In the case of NHS 24 v Pillar, Ms Pillar - a nurse - was dismissed for gross misconduct after a third patient safety incident (PSI).

Ms Pillar had previously been responsible for two similar incidents - one of which was two years before her dismissal and the other four years before her dismissal. Neither of those previous incidents had been treated as disciplinary matters at the time.

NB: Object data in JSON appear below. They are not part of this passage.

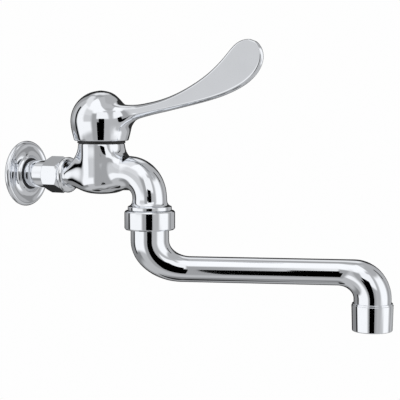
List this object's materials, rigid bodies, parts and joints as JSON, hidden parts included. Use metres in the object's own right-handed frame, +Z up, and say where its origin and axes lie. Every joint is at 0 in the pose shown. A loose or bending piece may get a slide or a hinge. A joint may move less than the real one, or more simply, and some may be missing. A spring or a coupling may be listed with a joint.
{
  "type": "lever sink faucet",
  "caption": "Wall-mounted chrome sink tap with a wing lever on a domed quarter-turn valve, a drop outlet and a long swivel S-spout with an aerator.",
  "frame": {"origin": "centre of the wall flange's back face, on the axis of the inlet thread", "axes": "+X out of the wall along the inlet, +Z up along the valve and spout axes"},
  "size_m": [0.3154, 0.1083, 0.2222],
  "materials": {
    "chrome_plate": "polished chrome plate on brass",
    "bare_brass": "machined, unplated",
    "black_rubber": "matt",
    "white_ceramic": "lapped ceramic",
    "white_nylon": "moulded",
    "grey_plastic": "moulded",
    "fibre_washer": "pressed fibre",
    "stainless_steel": "plain",
    "black_steel": "blackened"
  },
  "bodies": {
    "faucet": {"wall_flange": "chrome_plate", "flange_grip_ring": "black_rubber", "inlet_extension": "chrome_plate", "inlet_washer": "fibre_washer", "inlet_strainer": "stainless_steel", "faucet_body": "chrome_plate", "spout_nut": "chrome_plate", "valve_bonnet": "bare_brass", "bonnet_o_ring": "black_rubber", "seat_seal": "black_rubber", "fixed_disc": "white_ceramic", "spout_bearing_washer": "white_nylon"},
    "lever": {"lever_handle": "chrome_plate", "handle_bush": "white_nylon", "handle_screw": "black_steel", "screw_plug": "grey_plastic", "valve_spindle": "bare_brass", "moving_disc": "white_ceramic", "spindle_o_ring_lower": "black_rubber", "spindle_o_ring_upper": "black_rubber", "glide_washer": "white_nylon", "spindle_clip": "stainless_steel"},
    "spout": {"spout_tube": "chrome_plate", "spout_o_ring_upper": "black_rubber", "spout_o_ring_lower": "black_rubber", "spout_split_ring": "white_nylon", "aerator_housing": "chrome_plate", "aerator_gasket": "black_rubber", "flow_regulator": "white_nylon", "aerator_insert": "grey_plastic", "aerator_screens": "stainless_steel"}
  },
  "joints": [
    {"name": "lever_turn", "type": "hinge", "parent": "faucet", "child": "lever", "pos_m": [0.078, 0, 0], "axis": [0, 0, 1], "range_deg": [0, 90]},
    {"name": "spout_swivel", "type": "hinge", "parent": "faucet", "child": "spout", "pos_m": [0.124, 0, 0], "axis": [0, 0, 1], "range_deg": [-132, 88]}
  ]
}
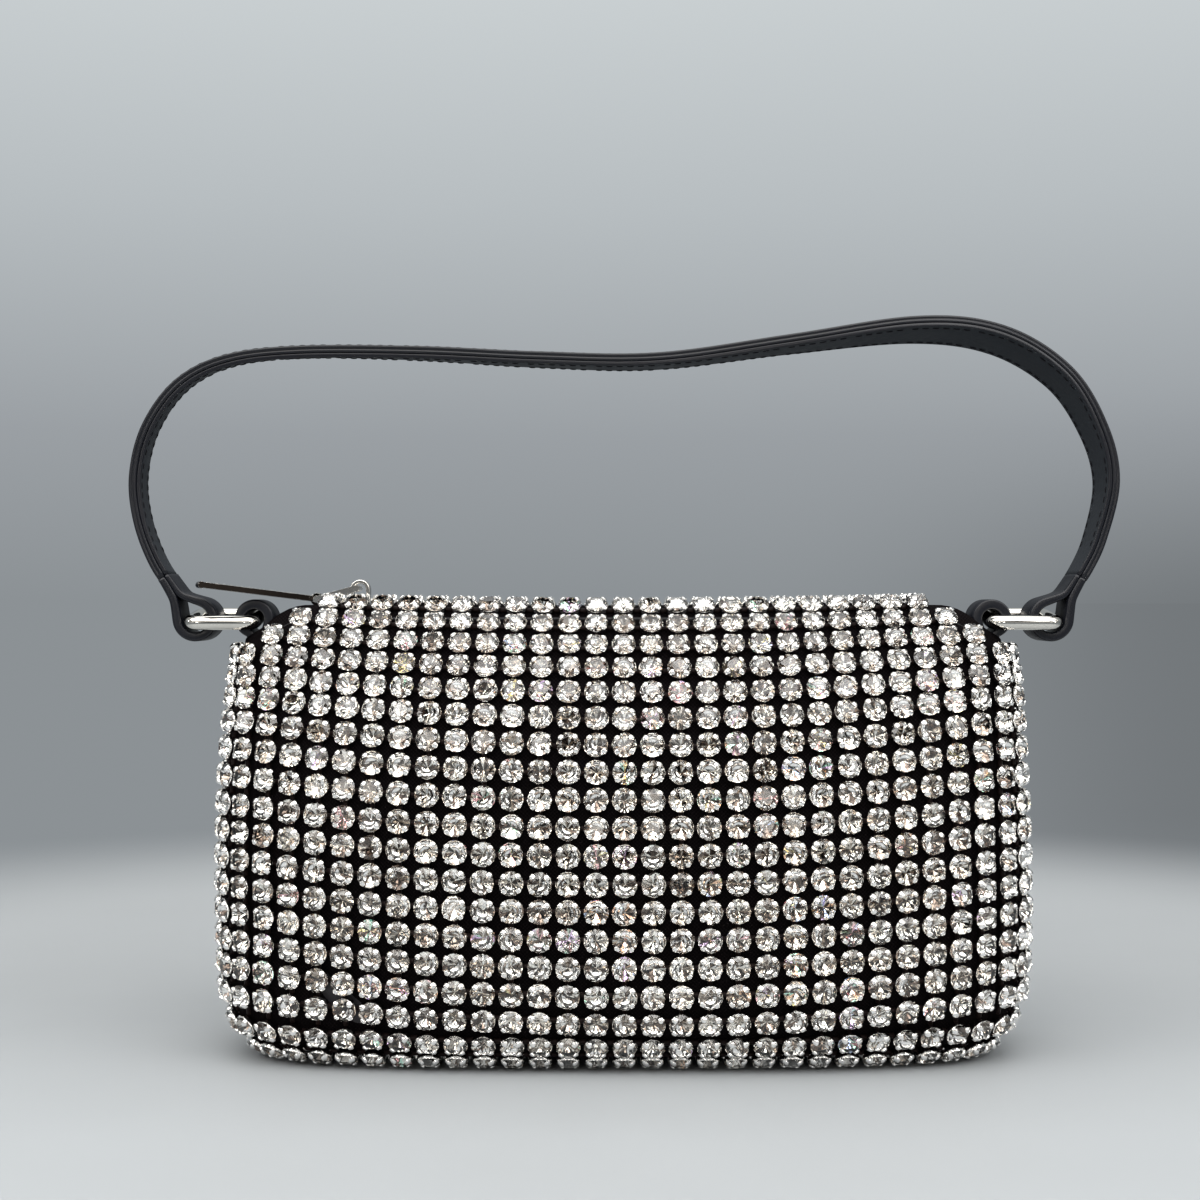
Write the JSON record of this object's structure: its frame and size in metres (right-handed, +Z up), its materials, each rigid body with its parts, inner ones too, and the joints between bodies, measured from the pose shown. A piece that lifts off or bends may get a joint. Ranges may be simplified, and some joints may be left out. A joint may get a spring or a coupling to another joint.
{
  "type": "pouch bag",
  "caption": "Small zip pouch of net set all over with round stones, with a short leather strap on two rectangular rings.",
  "frame": {"origin": "on the floor under the middle of the bag's box", "axes": "+X along the bag towards the end away from the closed zip slider, +Y to the back, +Z up"},
  "size_m": [0.2397, 0.071, 0.1763],
  "materials": {
    "net": "black knitted net with a low sheen",
    "stone": "clear faceted glass in polished silver cups",
    "lining": "black woven lining",
    "zip_tape": "black woven tape",
    "zip_metal": "nickel teeth, lightly dulled",
    "hardware": "polished nickel",
    "leather": "smooth black leather with painted edges",
    "strap_lining": "dark grey smooth lining"
  },
  "bodies": {
    "bag": {"front_net": "net", "back_net": "net", "bottom_net": "net", "left_gusset_net": "net", "right_gusset_net": "net", "front_stones": "stone", "back_stones": "stone", "left_gusset_stones": "stone", "right_gusset_stones": "stone", "bottom_stones": "stone", "base_stones": "stone", "lining": "lining", "zip_tape_front": "zip_tape", "zip_tape_back": "zip_tape", "zip_teeth_front": "zip_metal", "zip_teeth_back": "zip_metal", "zip_stops": "zip_metal", "tab_left": "leather", "tab_right": "leather"},
    "slider": {"slider_body": "hardware", "slider_crown": "hardware"},
    "pull_link": {"pull_link": "hardware"},
    "pull_bar": {"pull_bar": "hardware"},
    "strap_ends": {"strap_loop_left": "leather", "strap_loop_right": "leather"},
    "strap": {"strap_leather": "leather", "strap_lining": "strap_lining"},
    "ring_left": {"ring_left": "hardware"},
    "ring_right": {"ring_right": "hardware"}
  },
  "joints": [
    {"name": "zip_slide", "type": "slide", "parent": "bag", "child": "slider", "axis": [1, 0, 0], "range_m": [0, 0.136], "deforming": ["zip_teeth_front", "zip_teeth_back"]},
    {"name": "link_swing", "type": "hinge", "parent": "slider", "child": "pull_link", "pos_m": [-0.0648, 0, 0.11166], "axis": [0, 1, 0], "range_deg": [0, 100]},
    {"name": "puller_swing", "type": "hinge", "parent": "pull_link", "child": "pull_bar", "pos_m": [-0.07463, 0, 0.10895], "axis": [0, 1, 0], "range_deg": [0, 80]},
    {"name": "strap_lift", "type": "slide", "parent": "bag", "child": "strap_ends", "axis": [0, 0, 1], "range_m": [0, 0.0072]},
    {"name": "strap_swing", "type": "hinge", "parent": "strap_ends", "child": "strap", "pos_m": [0, 0, 0.1198], "axis": [1, 0, 0], "range_deg": [-90, 90]},
    {"name": "ring_left_turn", "type": "hinge", "parent": "bag", "child": "ring_left", "pos_m": [-0.0893, 0, 0.1042], "axis": [0, 1, 0], "range_deg": [0, 33]},
    {"name": "ring_right_turn", "type": "hinge", "parent": "bag", "child": "ring_right", "pos_m": [0.0893, 0, 0.1042], "axis": [0, 1, 0], "range_deg": [-33, 0]}
  ],
  "couplings": [
    {"joint": "ring_left_turn", "follows": "strap_lift", "rad_per_m": 68.5},
    {"joint": "ring_right_turn", "follows": "strap_lift", "rad_per_m": -68.5}
  ]
}
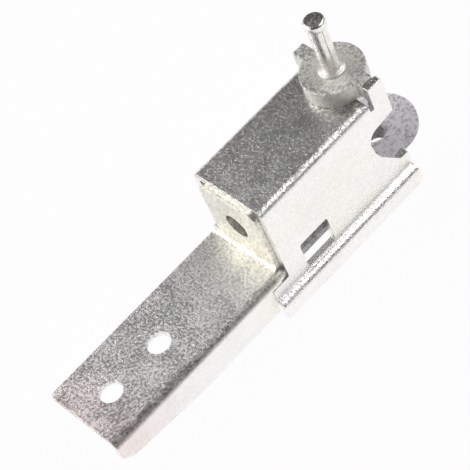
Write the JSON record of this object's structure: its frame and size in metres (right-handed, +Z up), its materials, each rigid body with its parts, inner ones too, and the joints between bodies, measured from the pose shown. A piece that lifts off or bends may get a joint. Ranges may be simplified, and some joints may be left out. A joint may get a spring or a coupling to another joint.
{
  "type": "fridge door hinge",
  "caption": "Steel door hinge bracket for a fridge: a flanged screw-on arm, a raised folded housing with stop washer and upright door pin, and a round lug for the levelling foot.",
  "frame": {"origin": "on the arm's top face, midway between the two screw holes", "axes": "+X along the arm towards the pin end, +Z up, parallel to the door pin, +Y across the bracket to the side with no flange"},
  "size_m": [0.1192, 0.03, 0.059],
  "materials": {
    "plate": "zinc plated, mottled",
    "fittings": "zinc plated, satin"
  },
  "bodies": {
    "root": {"arm": "plate", "housing": "plate", "foot_plate": "plate", "stop_washer": "fittings", "pin": "fittings"}
  },
  "joints": []
}
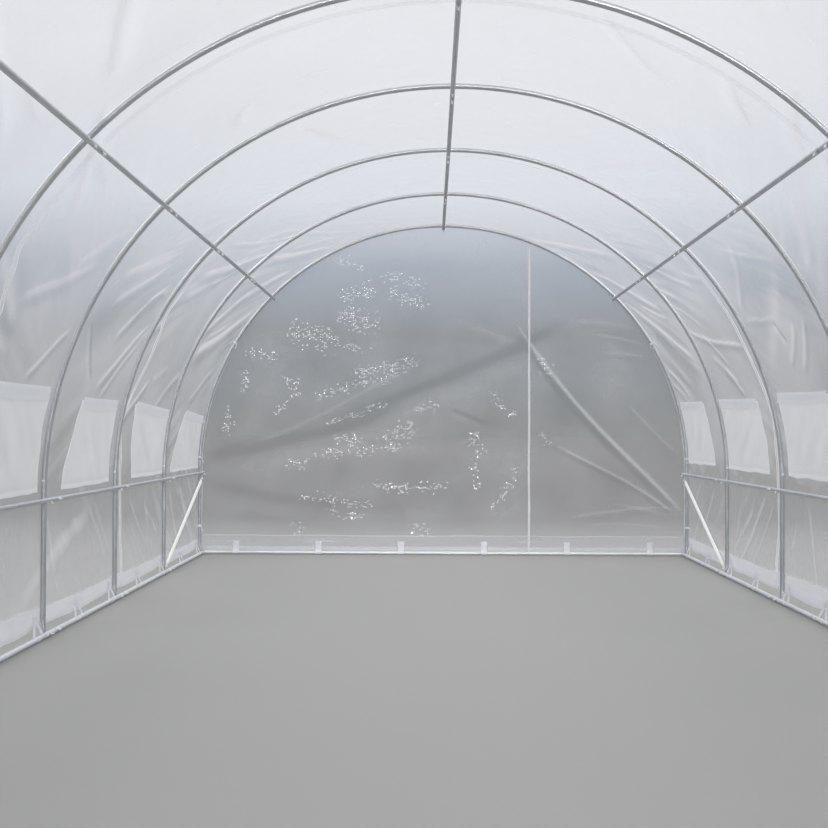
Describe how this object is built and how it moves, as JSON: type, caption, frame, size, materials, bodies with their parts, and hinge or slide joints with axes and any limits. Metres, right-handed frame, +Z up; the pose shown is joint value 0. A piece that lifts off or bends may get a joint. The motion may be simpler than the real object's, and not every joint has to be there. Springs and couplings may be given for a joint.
{
  "type": "polytunnel greenhouse",
  "caption": "Walk-in polytunnel greenhouse: galvanised tube hoops on straight legs under a clear film cover with mesh side windows and an open doorway.",
  "frame": {"origin": "middle of the ground that the tunnel covers, on the plane under the legs' feet", "axes": "+Z up, +Y along the tunnel towards the closed rear wall, +X to the right of someone who walks in"},
  "size_m": [3.0066, 6.0536, 2.0321],
  "materials": {
    "galvanised_tube": "galvanised, satin",
    "white_tube": "satin",
    "clear_film": "glossy, creased",
    "window_mesh": "fine woven mesh",
    "webbing": "woven webbing"
  },
  "bodies": {
    "root": {"cover_front": "clear_film", "cover_middle": "clear_film", "cover_rear": "clear_film", "door_roll": "clear_film", "door_ties": "webbing", "front_base_rail": "galvanised_tube", "front_left_brace": "white_tube", "front_right_brace": "white_tube", "front_straps": "webbing", "front_wall": "clear_film", "hoop_1": "galvanised_tube", "hoop_2": "galvanised_tube", "hoop_3": "galvanised_tube", "hoop_4": "galvanised_tube", "hoop_5": "galvanised_tube", "hoop_6": "galvanised_tube", "hoop_7": "galvanised_tube", "left_base_rail": "galvanised_tube", "left_shoulder_purlin": "galvanised_tube", "left_straps": "webbing", "left_waist_rail": "galvanised_tube", "left_window_headers": "webbing", "left_windows": "window_mesh", "legs_1": "galvanised_tube", "legs_2": "galvanised_tube", "legs_3": "galvanised_tube", "legs_4": "galvanised_tube", "legs_5": "galvanised_tube", "legs_6": "galvanised_tube", "legs_7": "galvanised_tube", "rear_base_rail": "galvanised_tube", "rear_left_brace": "white_tube", "rear_right_brace": "white_tube", "rear_straps": "webbing", "rear_wall_narrow": "clear_film", "rear_wall_wide": "clear_film", "ridge_purlin": "galvanised_tube", "right_base_rail": "galvanised_tube", "right_shoulder_purlin": "galvanised_tube", "right_straps": "webbing", "right_waist_rail": "galvanised_tube", "right_window_headers": "webbing", "right_windows": "window_mesh"}
  },
  "joints": []
}
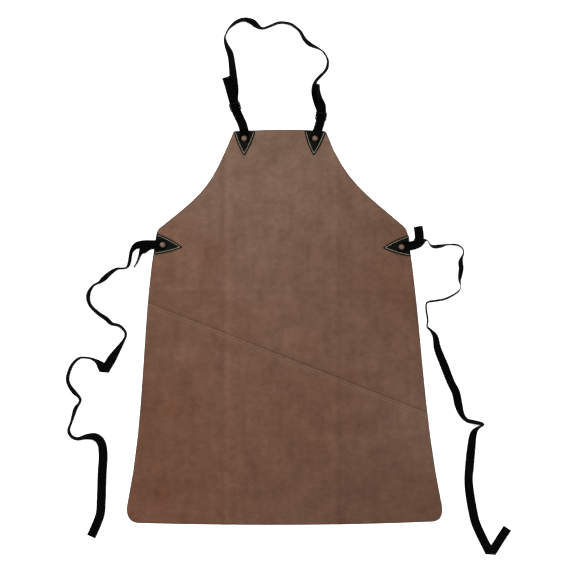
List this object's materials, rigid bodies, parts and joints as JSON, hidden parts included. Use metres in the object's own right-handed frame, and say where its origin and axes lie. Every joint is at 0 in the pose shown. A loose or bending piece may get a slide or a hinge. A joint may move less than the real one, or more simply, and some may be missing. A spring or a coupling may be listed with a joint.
{
  "type": "welding apron",
  "caption": "Split-leather bib apron of two lapped panels, laid flat, with riveted corner patches, webbing waist ties and a neck loop with slider buckles.",
  "frame": {"origin": "on the flat back of the apron, in the middle of the body", "axes": "+Z out of the front face, +Y towards the neck, +X to the right of someone who looks at the front"},
  "size_m": [0.8629, 1.0322, 0.0221],
  "materials": {
    "suede": "matt brown split leather with a short nap",
    "patch_leather": "matt black leather",
    "webbing": "black woven webbing",
    "thread": "cream sewing thread",
    "rivet": "copper-brown tubular rivet",
    "buckle": "black moulded plastic"
  },
  "bodies": {
    "apron": {"upper_panel": "suede", "lower_panel": "suede", "seam_thread_upper": "thread", "seam_thread_lower": "thread", "left_bib_patch": "patch_leather", "left_bib_patch_thread": "thread", "left_bib_rivet": "rivet", "left_bib_burr": "rivet", "right_bib_patch": "patch_leather", "right_bib_patch_thread": "thread", "right_bib_rivet": "rivet", "right_bib_burr": "rivet", "left_waist_patch": "patch_leather", "left_waist_patch_thread": "thread", "left_waist_rivet": "rivet", "left_waist_burr": "rivet", "right_waist_patch": "patch_leather", "right_waist_patch_thread": "thread", "right_waist_rivet": "rivet", "right_waist_burr": "rivet", "left_tab": "webbing", "right_tab": "webbing"},
    "neck_loop": {"neck_strap": "webbing", "neck_strap_left_end": "webbing", "neck_strap_right_end": "webbing", "left_buckle": "buckle", "right_buckle": "buckle"},
    "left_tie": {"left_waist_tie": "webbing", "left_tie_short_end": "webbing"},
    "right_tie": {"right_waist_tie": "webbing", "right_tie_short_end": "webbing"}
  },
  "joints": [
    {"name": "neck_loop_lift", "type": "hinge", "parent": "apron", "child": "neck_loop", "pos_m": [0, 0.384, 0.003], "axis": [1, 0, 0], "range_deg": [0, 150], "deforming": ["left_tab", "right_tab"]},
    {"name": "left_tie_swivel", "type": "hinge", "parent": "apron", "child": "left_tie", "pos_m": [-0.2363, 0.1599, 0.004], "axis": [0, 0, 1], "range_deg": [-24, 4]},
    {"name": "right_tie_swivel", "type": "hinge", "parent": "apron", "child": "right_tie", "pos_m": [0.2266, 0.1556, 0.004], "axis": [0, 0, 1], "range_deg": [-2, 24]}
  ]
}
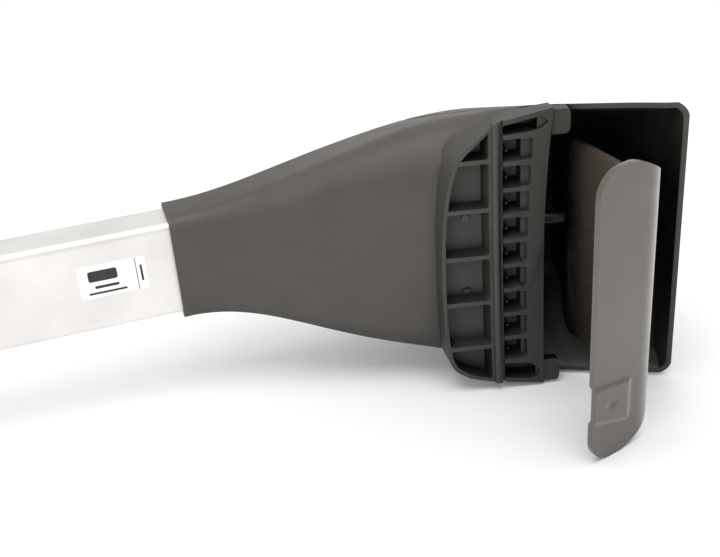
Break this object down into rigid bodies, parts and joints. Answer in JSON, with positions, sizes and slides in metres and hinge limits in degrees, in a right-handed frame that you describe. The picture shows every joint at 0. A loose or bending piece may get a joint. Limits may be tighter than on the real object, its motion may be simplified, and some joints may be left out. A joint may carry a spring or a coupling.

However, the manager who investigated the third patient safety incident included details about the two previous PSIs in his report and this investigation report was used at the disciplinary hearing which resulted in Ms Pillar’s dismissal.

Ms Pillar claimed unfair dismissal and at the Employment Tribunal it was decided that it was reasonable, based on patient safety, for the employer to have treated the latest PSI as gross misconduct.  However, to dismiss was unfair as it was not reasonable to rely on the investigation report from the disciplinary hearing - given that the report relied on the inclusion of details concerning the two previous PSIs which had not led to disciplinary action.

The employer appealed and the Employment Appeal Tribunal agreed with the arguments presented by the employer and decided that dismissal was fair.  Ms Pillar’s argument was that the investigation report included too much information regarding the two previous incidents for which she had not, in fact, been disciplined. 

However, the Employment Appeal Tribunal stated that this was not a case of ‘totting up’ warnings - as none had been given - but an overall lack of clinical competence and it was wrong of the Employment Tribunal to decide that background information relevant to patient safety should have been withheld. A dismissal could be rendered unfair if the investigation is overzealous or unfair, but the role of the investigator is to put together all the relevant information and in this case, the fact that the employee had committed two prior PSIs was relevant information, which was entitled to be taken into account when the decision was made regarding dismissal.

This case could be assumed to give some reassurance to employers but it also reminds them that a fair investigation must be carried out by a separate investigating officer - and that it is possible for dismissal to be unfair if the investigation is not sufficient.  Also, in relation to past misconduct which has not been the subject of disciplinary action, employers should consider carefully its relevance to the case in question.